--- Begin MATERIAL FOR THIS TASK ---

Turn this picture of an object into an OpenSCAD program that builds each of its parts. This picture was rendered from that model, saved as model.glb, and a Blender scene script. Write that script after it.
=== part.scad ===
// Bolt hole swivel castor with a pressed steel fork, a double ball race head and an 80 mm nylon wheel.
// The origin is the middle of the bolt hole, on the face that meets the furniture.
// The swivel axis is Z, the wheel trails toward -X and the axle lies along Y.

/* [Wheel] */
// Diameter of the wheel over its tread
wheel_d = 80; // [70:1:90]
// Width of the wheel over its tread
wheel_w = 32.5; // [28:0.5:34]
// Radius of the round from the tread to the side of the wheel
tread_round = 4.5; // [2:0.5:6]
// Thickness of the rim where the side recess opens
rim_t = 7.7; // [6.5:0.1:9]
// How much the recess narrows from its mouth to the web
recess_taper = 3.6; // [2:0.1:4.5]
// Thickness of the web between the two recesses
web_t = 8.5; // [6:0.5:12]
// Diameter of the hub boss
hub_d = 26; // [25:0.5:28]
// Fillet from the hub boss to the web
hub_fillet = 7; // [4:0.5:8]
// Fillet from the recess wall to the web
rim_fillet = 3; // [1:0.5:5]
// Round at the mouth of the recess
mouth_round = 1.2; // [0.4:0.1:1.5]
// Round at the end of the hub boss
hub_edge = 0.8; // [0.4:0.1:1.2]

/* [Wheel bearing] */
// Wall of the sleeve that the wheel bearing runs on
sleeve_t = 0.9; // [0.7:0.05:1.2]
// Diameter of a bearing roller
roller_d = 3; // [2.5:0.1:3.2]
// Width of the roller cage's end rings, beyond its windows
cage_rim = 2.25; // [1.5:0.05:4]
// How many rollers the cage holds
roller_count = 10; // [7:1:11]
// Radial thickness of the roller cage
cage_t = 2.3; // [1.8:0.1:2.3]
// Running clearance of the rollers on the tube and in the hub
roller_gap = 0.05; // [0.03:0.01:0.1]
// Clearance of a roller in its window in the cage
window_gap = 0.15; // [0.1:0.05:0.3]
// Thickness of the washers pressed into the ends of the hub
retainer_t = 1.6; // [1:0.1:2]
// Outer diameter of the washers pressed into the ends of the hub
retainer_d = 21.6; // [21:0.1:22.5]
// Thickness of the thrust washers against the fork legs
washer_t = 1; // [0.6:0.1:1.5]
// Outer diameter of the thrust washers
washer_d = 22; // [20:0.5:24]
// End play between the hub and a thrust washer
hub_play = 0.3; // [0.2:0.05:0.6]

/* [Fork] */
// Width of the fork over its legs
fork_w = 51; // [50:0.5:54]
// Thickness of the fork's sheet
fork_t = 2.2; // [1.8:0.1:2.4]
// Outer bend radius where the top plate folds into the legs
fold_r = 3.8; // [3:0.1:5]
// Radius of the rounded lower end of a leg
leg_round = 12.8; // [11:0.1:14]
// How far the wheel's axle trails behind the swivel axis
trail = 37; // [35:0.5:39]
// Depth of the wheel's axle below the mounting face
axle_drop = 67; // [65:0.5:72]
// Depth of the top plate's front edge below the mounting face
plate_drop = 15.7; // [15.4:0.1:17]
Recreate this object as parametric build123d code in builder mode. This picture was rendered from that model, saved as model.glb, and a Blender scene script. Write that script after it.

--- End MATERIAL FOR THIS TASK ---

WHAT NEEDS TO BE DONE:
Write the data back out verbatim.

TASK RESPONSE:
Turn this picture of an object into an OpenSCAD program that builds each of its parts. This picture was rendered from that model, saved as model.glb, and a Blender scene script. Write that script after it.
=== part.scad ===
// Bolt hole swivel castor with a pressed steel fork, a double ball race head and an 80 mm nylon wheel.
// The origin is the middle of the bolt hole, on the face that meets the furniture.
// The swivel axis is Z, the wheel trails toward -X and the axle lies along Y.

/* [Wheel] */
// Diameter of the wheel over its tread
wheel_d = 80; // [70:1:90]
// Width of the wheel over its tread
wheel_w = 32.5; // [28:0.5:34]
// Radius of the round from the tread to the side of the wheel
tread_round = 4.5; // [2:0.5:6]
// Thickness of the rim where the side recess opens
rim_t = 7.7; // [6.5:0.1:9]
// How much the recess narrows from its mouth to the web
recess_taper = 3.6; // [2:0.1:4.5]
// Thickness of the web between the two recesses
web_t = 8.5; // [6:0.5:12]
// Diameter of the hub boss
hub_d = 26; // [25:0.5:28]
// Fillet from the hub boss to the web
hub_fillet = 7; // [4:0.5:8]
// Fillet from the recess wall to the web
rim_fillet = 3; // [1:0.5:5]
// Round at the mouth of the recess
mouth_round = 1.2; // [0.4:0.1:1.5]
// Round at the end of the hub boss
hub_edge = 0.8; // [0.4:0.1:1.2]

/* [Wheel bearing] */
// Wall of the sleeve that the wheel bearing runs on
sleeve_t = 0.9; // [0.7:0.05:1.2]
// Diameter of a bearing roller
roller_d = 3; // [2.5:0.1:3.2]
// Width of the roller cage's end rings, beyond its windows
cage_rim = 2.25; // [1.5:0.05:4]
// How many rollers the cage holds
roller_count = 10; // [7:1:11]
// Radial thickness of the roller cage
cage_t = 2.3; // [1.8:0.1:2.3]
// Running clearance of the rollers on the tube and in the hub
roller_gap = 0.05; // [0.03:0.01:0.1]
// Clearance of a roller in its window in the cage
window_gap = 0.15; // [0.1:0.05:0.3]
// Thickness of the washers pressed into the ends of the hub
retainer_t = 1.6; // [1:0.1:2]
// Outer diameter of the washers pressed into the ends of the hub
retainer_d = 21.6; // [21:0.1:22.5]
// Thickness of the thrust washers against the fork legs
washer_t = 1; // [0.6:0.1:1.5]
// Outer diameter of the thrust washers
washer_d = 22; // [20:0.5:24]
// End play between the hub and a thrust washer
hub_play = 0.3; // [0.2:0.05:0.6]

/* [Fork] */
// Width of the fork over its legs
fork_w = 51; // [50:0.5:54]
// Thickness of the fork's sheet
fork_t = 2.2; // [1.8:0.1:2.4]
// Outer bend radius where the top plate folds into the legs
fold_r = 3.8; // [3:0.1:5]
// Radius of the rounded lower end of a leg
leg_round = 12.8; // [11:0.1:14]
// How far the wheel's axle trails behind the swivel axis
trail = 37; // [35:0.5:39]
// Depth of the wheel's axle below the mounting face
axle_drop = 67; // [65:0.5:72]
// Depth of the top plate's front edge below the mounting face
plate_drop = 15.7; // [15.4:0.1:17]
Recreate this object as parametric build123d code in builder mode. This picture was rendered from that model, saved as model.glb, and a Blender scene script. Write that script after it.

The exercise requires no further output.